#### INSTRUCTIONS TO FOLLOW
Would you print the material exactly, starting at its first line and ending at the line holding "import numpy as np"?

#### INFORMATION SHOWN
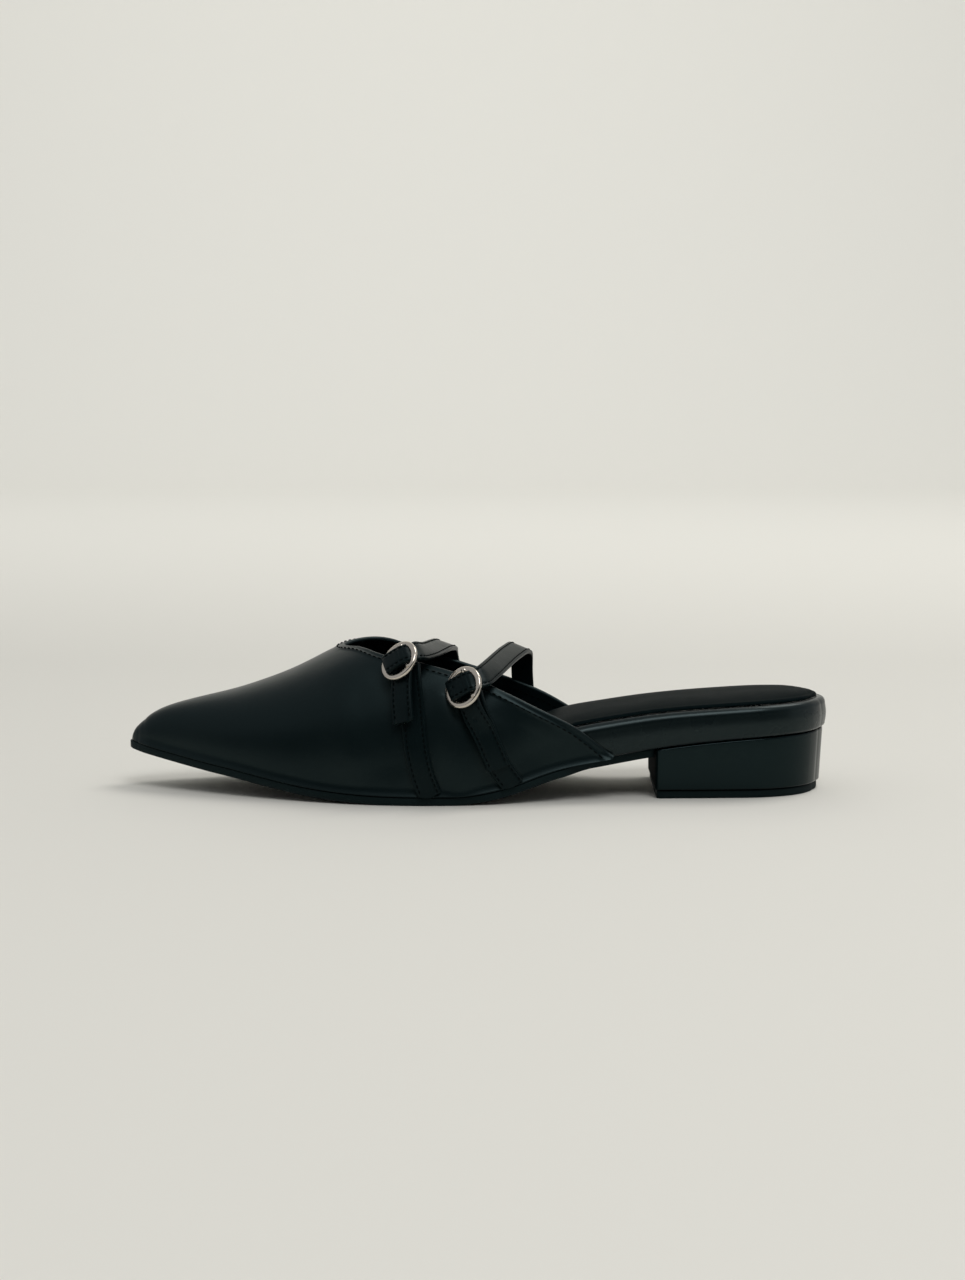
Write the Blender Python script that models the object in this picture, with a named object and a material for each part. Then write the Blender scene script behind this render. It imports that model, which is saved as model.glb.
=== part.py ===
"""A low pointed mule with two buckled straps, for the left foot, modelled as its maker's pieces.

Metres, +Z up, floor at z = 0. The toe points to -X, the outer side to -Y. Every piece is a
function of the last: an outline (plan), a bed line (side view) and a crest line (top of the foot).
"""

import math

import bmesh
import bpy
import numpy as np

# Driving dimensions
LENGTH = 0.266  # outline of the upper and its seat, toe to back
BALL_WIDTH = 0.0785  # across the ball, upper included
SEAT_WIDTH = 0.058  # across the heel seat
TOE_SPRING = 0.0146  # toe above the floor
HEEL_RISE = 0.0207  # heel seat above the ball's bed
CREST_HEIGHT = 0.0530  # crest at the throat above the ball's bed
GAP = 0.0003  # running clearance between neighbours

WALL = 0.0018  # upper's leather and lining
TOE_CAP = 0.0028  # thickness of the upper at its point
SOLE_THICKNESS = 0.0030
SOLE_EDGE = 0.0004  # rounding of the sole's lower edge
WELT = 0.0006  # sole's edge outside the upper
WAIST_INSET = 0.0040  # sole drawn in under the arch

FOOTBED_HEIGHT = 0.0120  # wrapped platform at the heel
FOOTBED_ROLL = 0.0040  # rounding of its upper edge
FOOTBED_START = 0.035
ROLL_FULL = 0.0080  # platform height from which its lower edge is fully rounded
SOCK_MARGIN = 0.0030  # brim between the platform's edge and the sock
SOCK_EDGE = 0.0010
SOCK_SHOULDER = 0.0015  # width of its rounded edge
SOCK_LIP = 0.0003  # rise over that width
SOCK_CROWN = 0.0012
SOCK_START = 0.060

HEEL_START = 0.745  # share of the length where the breast stands
SOLE_END = HEEL_START - 1.5 * GAP / LENGTH  # the sole ends against the breast
HEEL_TOP_INSET = 0.0009  # heel drawn in from the platform, at its top
HEEL_FOOT_INSET = 0.0019  # and at its foot
HEEL_EDGE = 0.0012
LIFT_THICKNESS = 0.0030
LIFT_INSET = 0.0010  # top lift drawn in from the heel's foot

THROAT = 0.303  # share of the length where the opening begins
WING_END = 0.682  # and where the wings end
SIDE_SHARE = 0.15  # share of the way up each section that is the upright side
FULLNESS = 2.2  # roundness of a section, where 2 is an ellipse

STRAP_WIDTH = 0.0085
STRAP_THICKNESS = 0.0016
RING_RADIUS = 0.0068  # to the middle of the wire
WIRE_RADIUS = 0.0011
BAR_RADIUS = 0.0008
HUMP_CLEAR = 0.0028  # from the wire's middle to the foot of the strap's hump over the bar
HUMP_REACH = RING_RADIUS - HUMP_CLEAR

# Outline of the upper at the sole, half widths as shares of the ball width
FRONT_OUTLINE = (
    # along, outer, inner
    (0.000, -0.045, 0.045),
    (0.004, -0.003, 0.088),
    (0.015, 0.028, 0.115),
    (0.035, 0.064, 0.150),
    (0.070, 0.127, 0.201),
    (0.130, 0.232, 0.278),
    (0.200, 0.336, 0.359),
    (0.270, 0.418, 0.425),
    (0.350, 0.484, 0.469),
    (0.420, 0.504, 0.457),
    (0.500, 0.492, 0.401),
    (0.580, 0.452, 0.344),
)
# The same behind the waist, as shares of the seat width
BACK_OUTLINE = (
    # along, outer, inner
    (0.660, 0.555, 0.434),
    (0.740, 0.524, 0.446),
    (0.820, 0.510, 0.478),
    (0.885, 0.492, 0.488),
    (0.935, 0.425, 0.435),
    (0.970, 0.310, 0.328),
    (0.990, 0.182, 0.200),
    (0.998, 0.078, 0.096),
    (1.000, -0.009, 0.009),
)
# Bed line: how far the bed rises, as shares of the toe spring and of the heel rise
BED_LINE = (
    # along, toe, heel
    (0.000, 1.000, 0.000),
    (0.030, 0.890, 0.000),
    (0.085, 0.705, 0.000),
    (0.120, 0.596, 0.000),
    (0.160, 0.480, 0.000),
    (0.215, 0.288, 0.000),
    (0.270, 0.130, 0.000),
    (0.325, 0.045, 0.000),
    (0.370, 0.008, 0.000),
    (0.405, 0.000, 0.000),
    (0.465, 0.000, 0.000),
    (0.515, 0.000, 0.077),
    (0.558, 0.000, 0.227),
    (0.598, 0.000, 0.410),
    (0.626, 0.000, 0.495),
    (0.664, 0.000, 0.575),
    (0.745, 0.000, 0.754),
    (0.810, 0.000, 0.860),
    (0.875, 0.000, 0.932),
    (0.935, 0.000, 0.975),
    (1.000, 0.000, 1.000),
)
# Thickness of the footbed, as shares of its height at the heel
FOOTBED_LINE = (
    # along, height
    (0.000, 0.240),
    (0.270, 0.370),
    (0.420, 0.420),
    (0.500, 0.640),
    (0.560, 0.920),
    (0.600, 1.090),
    (0.640, 1.140),
    (0.750, 1.070),
    (0.830, 0.990),
    (1.000, 0.940),
)
# Crest of the upper and of the foot's form behind it, as shares of the crest height
CREST_LINE = (
    # along, height, side (share of the ball width, inner side positive)
    (0.000, 0.278, 0.045),
    (0.004, 0.352, 0.044),
    (0.012, 0.420, 0.043),
    (0.022, 0.456, 0.042),
    (0.046, 0.510, 0.040),
    (0.096, 0.580, 0.036),
    (0.152, 0.645, 0.034),
    (0.205, 0.735, 0.034),
    (0.232, 0.785, 0.036),
    (0.262, 0.862, 0.040),
    (0.300, 0.960, 0.045),
    (0.345, 1.045, 0.050),
    (0.390, 1.085, 0.050),
    (0.440, 1.100, 0.050),
    (0.495, 1.105, 0.050),
    (0.545, 1.100, 0.050),
    (0.590, 1.080, 0.050),
    (0.630, 1.045, 0.050),
    (0.690, 0.985, 0.045),
)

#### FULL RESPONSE
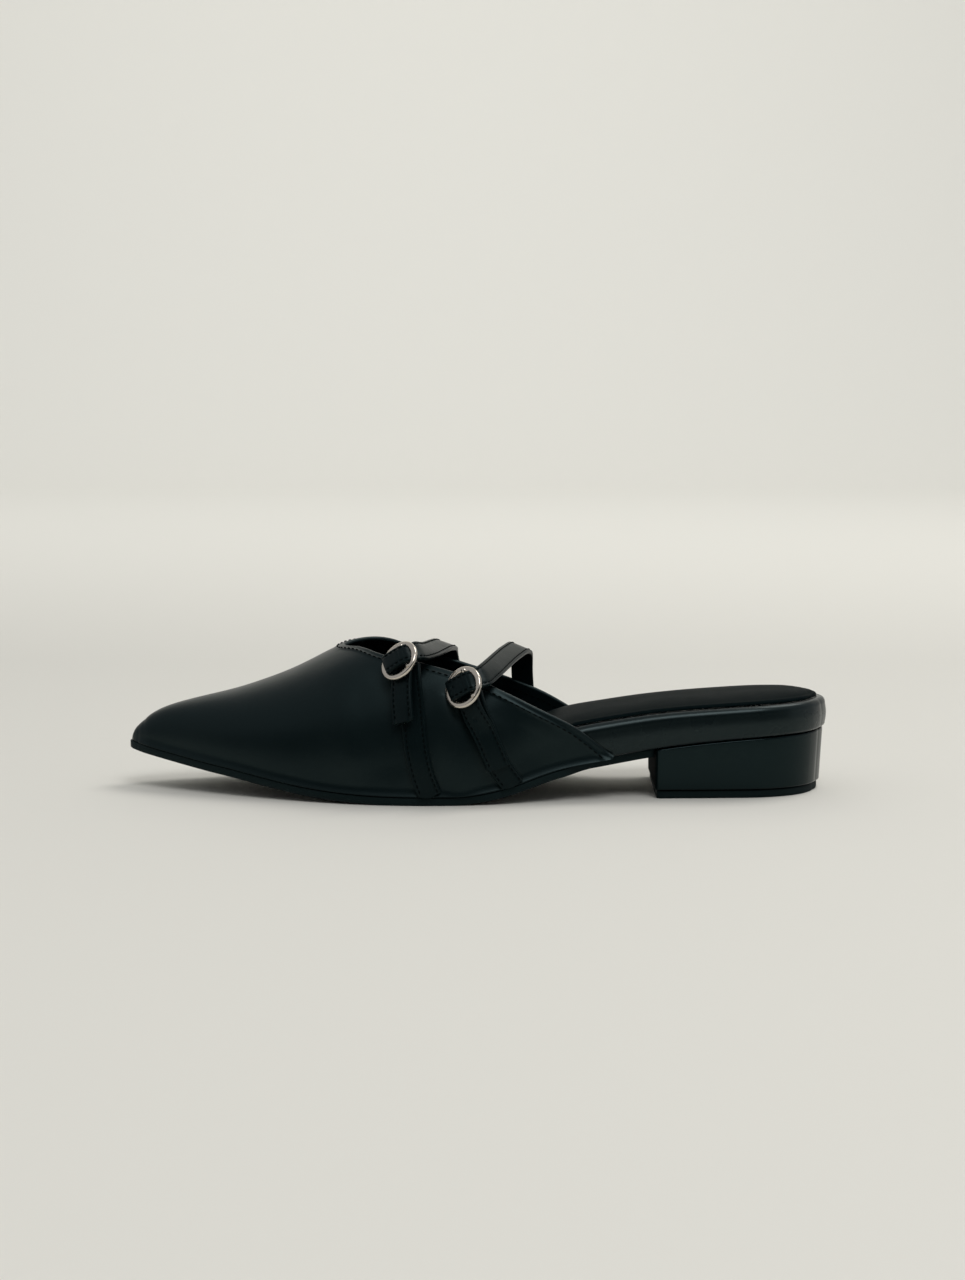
Write the Blender Python script that models the object in this picture, with a named object and a material for each part. Then write the Blender scene script behind this render. It imports that model, which is saved as model.glb.
=== part.py ===
"""A low pointed mule with two buckled straps, for the left foot, modelled as its maker's pieces.

Metres, +Z up, floor at z = 0. The toe points to -X, the outer side to -Y. Every piece is a
function of the last: an outline (plan), a bed line (side view) and a crest line (top of the foot).
"""

import math

import bmesh
import bpy
import numpy as np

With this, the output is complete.